Swatch’s wonder woman Virgie Ramos organized a private screening of the movie for Derek, a Swatch brand icon and her good friend, and for the people who had been clamoring to see the movie—but with Derek.
“English Only, Please” earned for Derek the MMFF Best Actor award, and for his costar Jennylyn Mercado, the Best Actress trophy. It’s about a New York-based Fil-Am (Julian, played by Derek) who’s looking for an English-Filipino translator in Manila to convey his words of spite for his Filipino girlfriend who had dumped him. A very simple story, with nifty characterization, laugh-a-second dialogues, perfect chemistry between Derek and Jennylyn, and award-winning acting.
We had fun watching the movie the first time. The close-ups told the story, made the funny lines even funnier and the poignant moments even more so. The movie is well-written to begin with. Of course, it didn’t hurt that Derek is so good-looking—we would learn later from him that he didn’t even wear makeup—and that Jennylyn has such a luminous face, it radiates.

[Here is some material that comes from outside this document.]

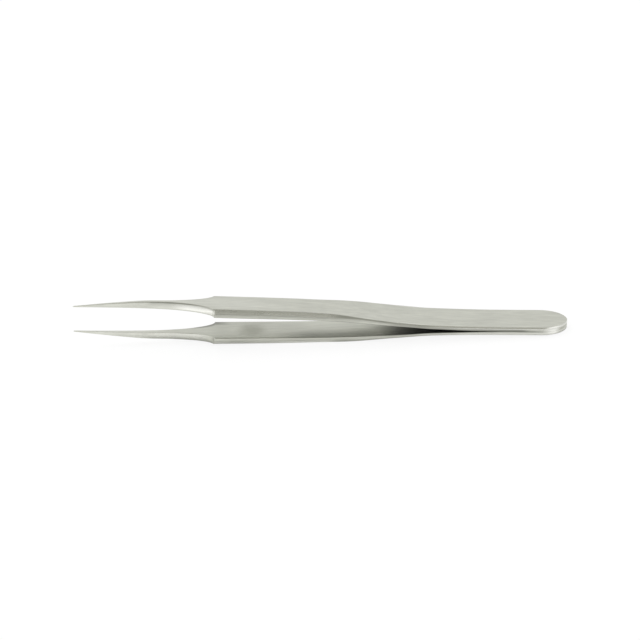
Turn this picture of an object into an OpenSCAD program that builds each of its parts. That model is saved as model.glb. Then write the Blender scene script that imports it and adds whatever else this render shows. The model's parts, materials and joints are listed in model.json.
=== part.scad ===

Waiting for the screening to start, we got to chat with Ramsay Sr., Derek’s dad, who went down memory lane. A Brit, he was a policeman in London when Derek Jr. was born, his second child. The baby was only three weeks old when he was brought by his dad and Filipino mom to live in Manila. After the birth of his third child, Ramsay Sr. decided to pack up his bags and move the family to Manila.
94-year-old grandma
And he said he never regretted the move. His mom, Derek’s grandmother, is now 94 years old and lives in Kent. Mother and son Skype every day to talk and see each other. No wonder, we thought, Derek is so family-anchored.
Unlike other stars, Derek is naturally warm and gracious. He has this habit of rounding up friends—who have no close kin to spend the holidays with—to celebrate Christmas Eve with him, usually in the family home in Tagaytay.
Last Christmas, he had theater actor Jerald Napoles in his home—Napoles is “Tolits” in “Rak of Aegis” (a musical we love) and has a hilarious cameo in “English Only.”
Derek came late to the screening because he was stuck in traffic. When he walked in the cinema, the audience shouted the now-famous line in the movie: “Traffic sa Edsa!”
Derek sat between me and Sea Princess (Tessa Valdes) at the screening. I told him I had already seen the movie, and now I would watch him.
Did he ever expect to win Best Actor? No, he said. But he liked the material the moment he saw it, he said.
As we watched the movie again, sometimes he’d say which lines were improvised (his entire wacky scene with Napoles—“Where do you lift?” “Where’s the light?”).
I passed on to him our colleague Alya Honasan’s message—her favorite scene was him talking about his mom and baring his soul.
He agreed, and as the scene came on, he said, “This is it.”
Another funny scene had him and Jennylyn arguing before a tricycle driver.
As the scene came on, Derek said, “That’s actually my driver!”
We enjoyed seeing the movie the second time, and casting a side glance at Derek 80 percent of the time (20 percent, we’d eavesdrop on Tita Virgie’s comments—she loved the lighting and believed it was one of Derek’s best-lit movies).
Derek said an idea for a sequel has been broached.
Not a bad Wednesday night last week.
This week will even be better—with Pope Francis.